I have been a physician for 49 years and a psychiatrist for 41. I graduated cum laude from Lehigh University in 1961, majoring in psychology, where I studied the work of Harry Harlow. I have been practicing psychiatry since 1973.
Harlow’s maternal deprivation experiments shamefully began at UW-Madison in the 1950s to study the nature of love. Now they are being continued, despite having been discredited over the last 30 years, including by Harlow himself.
In 1976 Harlow student and collaborator Stephen Suomi wrote in a chapter entitled Mechanisms Underlying Social Development: A Re-examination of Mother-Infant Interactions in Monkeys in the book “Symposium on Child Psychology”:
(W)hether actual data obtained from nonhuman primates have added measurably to our understanding of human development is another matter. The record to date has not been particularly impressive ... (the) few findings derived from nonhuman primates that have clearly advanced knowledge of human development ... are relatively rare. Most monkey data that readily generalize to humans have not uncovered new facts about human behavior; rather, they have only verified principles that have already been formulated from previous human data.
In a 1977 chapter entitled Production and Alleviation of Depressive Behaviors in Monkeys, in the book “Psychopathology: Experimental Models,” Harlow and Suomi questioned their contributions.
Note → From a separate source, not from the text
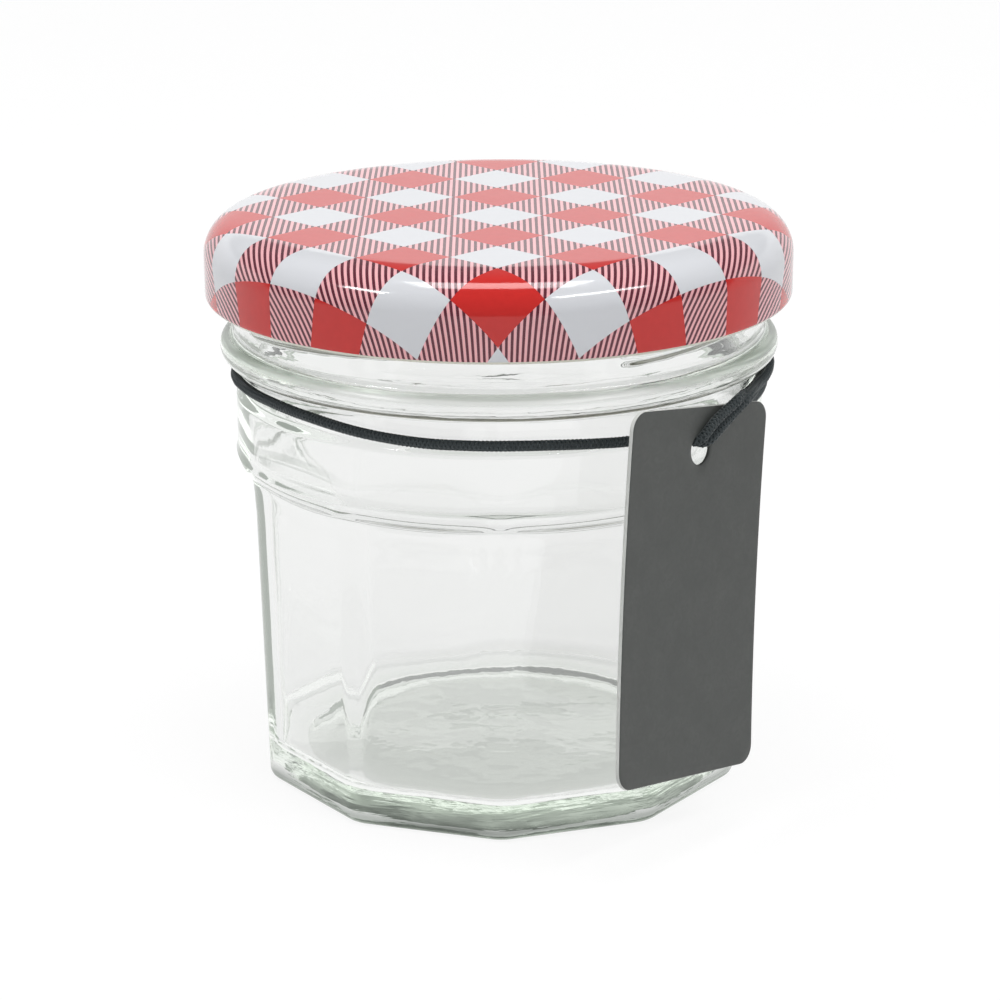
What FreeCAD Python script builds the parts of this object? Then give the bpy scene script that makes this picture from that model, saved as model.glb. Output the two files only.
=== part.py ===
import FreeCAD, Part
import math
import os

from FreeCAD import Vector

# A small ten-sided jam jar with a 70 mm twist-off lid, an elastic cord round its
# neck and a card tag on the cord.  Millimetres, +Z up.  The origin is the centre of
# the ring that the jar stands on; -Y is the side with a corner of the jar in front.

# ---------------------------------------------------------------- driving dimensions
SIDES = 10                  # facets of the body
FACET_DRAFT = 0.025         # the body widens by this much for each mm of height
BASE_CIRCUMRADIUS = 31.1    # axis to a sharp corner of the body, at the table
CORNER_RADIUS = 5.0         # rounding of the upright corners, outside
HEEL_RADIUS = 1.3           # rounding between a facet and the base
WALL = 2.2                  # glass thickness of the body
FLOOR = 3.8                 # glass thickness of the base
INNER_CORNER_RADIUS = 8.0   # rounding of the upright corners, inside
INNER_HEEL_RADIUS = 3.2     # rounding between wall and floor, inside

PUNT_RADIUS = 24.0          # hollow under the base, inside the standing ring
PUNT_DEPTH = 0.9
PUNT_FLAT_RADIUS = 18.0     # flat middle of that hollow
DIMPLE_RADIUS = 4.2         # round mark in the middle of the base
DIMPLE_DEPTH = 0.25

FACET_TOP_Z = 41.0          # the facets end under the round shoulder band
BAND_RADIUS = 33.05         # round band above the facets
BAND_LOW_Z = 42.4           # where the band starts to turn in, towards the facets
LEDGE_Z = 39.6              # lower edge of the band
LEDGE_RADIUS = 31.9
GROOVE_RADIUS = 32.35       # the narrowest place, where the cord sits
GROOVE_LOW_Z = 50.3         # the band's upper lip rounds over up to here
BEAD_RADIUS = 34.9          # transfer bead under the lid
BEAD_Z = 55.65
BEAD_HALF_HEIGHT = 1.55
NECK_RADIUS = 33.2          # finish above the bead, where the lid screws on
BORE_RADIUS = 30.5          # mouth
BORE_LOW_Z = 43.4           # the bore widens out of the facetted cavity up to here
RIM_Z = 70.35               # sealing rim
RIM_ROUNDING = 1.15

LID_RADIUS = 36.6           # outside of the skirt
LID_TOP_Z = 71.8
LID_BOTTOM_Z = 61.6
LID_SHEET = 0.3             # lacquered tinplate
LID_FLAT_RADIUS = 29.8      # flat middle of the top
LID_SLOPE_RADIUS = 14.0     # slow curve outside the flat
LID_SLOPE_TURN = 14.0       # degrees that the slow curve turns through
CURL_RADIUS = 0.8           # rolled lower edge
LUGS = 4
LUG_WIDTH = 9.0
LUG_REACH = 1.3             # how far a lug reaches in from the rolled edge
LUG_HEIGHT = 1.1
GASKET_INNER_RADIUS = 31.0
GASKET_OUTER_RADIUS = 34.2

CORD_DIAMETER = 1.05
CORD_CLEARANCE = 0.02       # left between the cord and what it lies on
CORD_Z = 51.4               # the loop round the neck
NECK_KNOT_AZIMUTH = 118.0   # degrees from the front, towards +X
NECK_KNOT_CORE = 1.35       # radius of the core that the knot's turns lie round
NECK_KNOT_TILT = 28.0       # degrees between each of its two turns and the groove's direction
TAG_KNOT_CORE = 0.95
KNOT_TURN_RADIUS = 1.2      # middle line of a turn
TAG_KNOT_OFFSET = (-0.3, 3.6)        # from the hole, across and up the back of the card
STRAND_PITCH = 1.07         # middle to middle of the two strands to the tag
STRAND_AZIMUTHS = (107.0, 96.0, 85.0)    # corner points along the groove, above the loop
STRAND_STANDOFF = 0.27      # those points stand off the groove, as the arcs cut corners
STRAND_START_Z = 52.75      # where the strands come out of the neck's knot
STRAND_EXIT = (69.0, 34.7, 52.7)     # azimuth, radius and z where they leave the groove
STRAND_OVER_EDGE = (8.3, 1.1)        # across, and above the card's top edge
STRAND_ON_CARD = (5.0, -1.7)         # the same for where they come down on its face
STRAND_LIFT = 0.5           # off the card's face where the strands pass its top edge
STRAND_SPREAD = 0.7         # part of the pitch that is left where they run down the card

CARD_WIDTH = 26.3
CARD_HEIGHT = 44.5
CARD_THICKNESS = 0.5
CARD_CORNER_RADIUS = 2.2
CARD_HOLE_RADIUS = 1.85
CARD_HOLE = (0.7, 17.05)    # from the middle of the card, across and up
CARD_BOW_RADIUS = 560.0     # the card is bent a little, its middle towards the jar
CARD_CENTRE = Vector(22.7, -31.0, 32.0)
CARD_FACING = 50.0          # degrees from the front, towards +X
CARD_LEAN = 4.6             # degrees, top towards the jar
CARD_ROLL = -9.1            # degrees, in the card's own plane


# ---------------------------------------------------------------------- small helpers
def arc(start, middle, end):
    """A round edge through three points."""
    return Part.Arc(start, middle, end).toShape()


def line(start, end):
    """A straight edge."""
    return Part.LineSegment(start, end).toShape()


def profile_point(radius, z):
    """A point of a turned profile, in the plane y = 0."""
    return Vector(radius, 0, z)


def arc_about(centre, radius, start_deg, end_deg):
    """Arc of a turned profile about a centre; degrees from the radial direction up."""
    points = []
    for degrees in (start_deg, (start_deg + end_deg) / 2, end_deg):
        turn = math.radians(degrees)
        points.append(centre + Vector(radius * math.cos(turn), 0, radius * math.sin(turn)))
    return arc(*points)


def turned(edges):
    """A closed profile in the plane y = 0, turned once round the Z axis."""
    face = Part.Face(Part.Wire(Part.__sortEdges__(edges)))
    return face.revolve(Vector(0, 0, 0), Vector(0, 0, 1), 360)


def polar(azimuth_deg, radius, z):
    """A point round the jar; azimuth 0 is the front, -Y, and 90 is +X."""
    turn = math.radians(azimuth_deg)
    return Vector(radius * math.sin(turn), -radius * math.cos(turn), z)


def knot(core_radius, turn_axes, centre):
    """Tight turns of the cord about its own core."""
    lump = Part.makeSphere(core_radius, centre)
    for axis in turn_axes:
        lump = lump.fuse(Part.makeTorus(KNOT_TURN_RADIUS, CORD_DIAMETER / 2, centre, axis))
    return lump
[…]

In a chapter entitled Primate Models of Depression, they wrote:
(W)e have ... difficulty establishing a strong case (for) the data obtained from depressed monkeys for clinicians ... working with depressed patients since so much monkey work ... has been based upon existing human data and theories.
Harlow collaborator William McKinney wrote in 1986: "The 'modelling' of a specific clinical syndrome (depression) in animals will be de-emphasized."
In 1979, toward the end of Harlow's life, Harlow collaborators Gary Kraemer and McKinney wrote that “much monkey work to date has been based upon existing human data and theories.” Harlow himself alluded to the inherent cruelty and redundancy of his experiments; questioned his experiments’ value in the 1977 article; and, in a display of honesty, wrote in 1974 in The Pittsburgh Press Roto: “The only thing I care about is whether the monkeys will turn out a property that I can publish.”
So much for the dedication and scientific curiosity of Harry Harlow.
In general, maternal deprivation monkey experiments are performed by Ph.D.s, not M.D.s, as they are considered “experimental psychology.” This psychology subfield has contracted greatly over the last 30 to 40 years, possibly in part due to the ideas of Don Bannister, a physiological psychologist. In 1968, he wrote in an article entitled The Myth of Physiological Psychology in The Bulletin of the British Psychological Society that “redundant" experiments in his field were merely reprocessing already-known phenomenological psychology information into a “new” animal behavioral format to try and lend greater scientific credibility to human data.
So it was with shock, confusion and alarm that I read that UW-Madison, rather than de-emphasizing animal models, proposed that Ned Kalin, chair of the department of psychiatry at UW's School of Medicine and Public Health, conduct yet more maternal deprivation experiments. Kalin has conducted such experiments for over 30 years, but it is time for UW to curtail such monumental waste and cruelty. These experiments — so costly, cruel and time-consuming — should at least carry the possibility of contributing to human health. The truth about these experiments, however, was admitted by Harlow student Gary Kraemer, who concluded in 1981 that it is "nice" to demonstrate human findings in the lab. Such a rationale is a disgrace.
The true pioneer of maternal deprivation was British psychiatrist Sir John Bowlby, and Rene Spitz and Donald Winnicott before him, all of whom worked with human babies separated from their mothers. Bowlby’s final article before his death, a review on maternal separation in humans entitled Developmental Psychiatry Comes of Age and published in The American Journal of Psychiatry in 1988, contained not one mention of Harlow. One of his seminal books, "Attachment and Loss: Loss," mentions 297 relevant authors, but no mention of Harlow. His other seminal book,"Attachment and Loss: Attachment," says of Harlow’s work:
Exactly what sensitive periods there may be in the development of adult social responses in nonhuman primates, and exactly what conditions and experiences are necessary in infancy, childhood, and adolescence if they are to develop adaptively, remain uncertain.
In other words, the findings in monkeys cannot generalize to humans.
Now Kalin is continuing this charade. All of Kalin's studies thus far, from my perspective after over 40 years of clinical practice, have contributed nothing to patient care.
Because of such a scientific hoax, the name of UW-Madison is becoming tarnished in scientific circles throughout the country. Clinicians consider UW's continued emphasis on and advocacy for monkey maternal deprivation experiments a farce. The experiments are also insulting to those UW alumni intelligent enough to see through UW’s ridiculous grab for National Institutes of Health funds. UW needs to at once — and forever — eliminate maternal deprivation from its research activities.
Murry J. Cohen, M.D., practices psychiatry in Virginia and is a member of Alliance for Animals.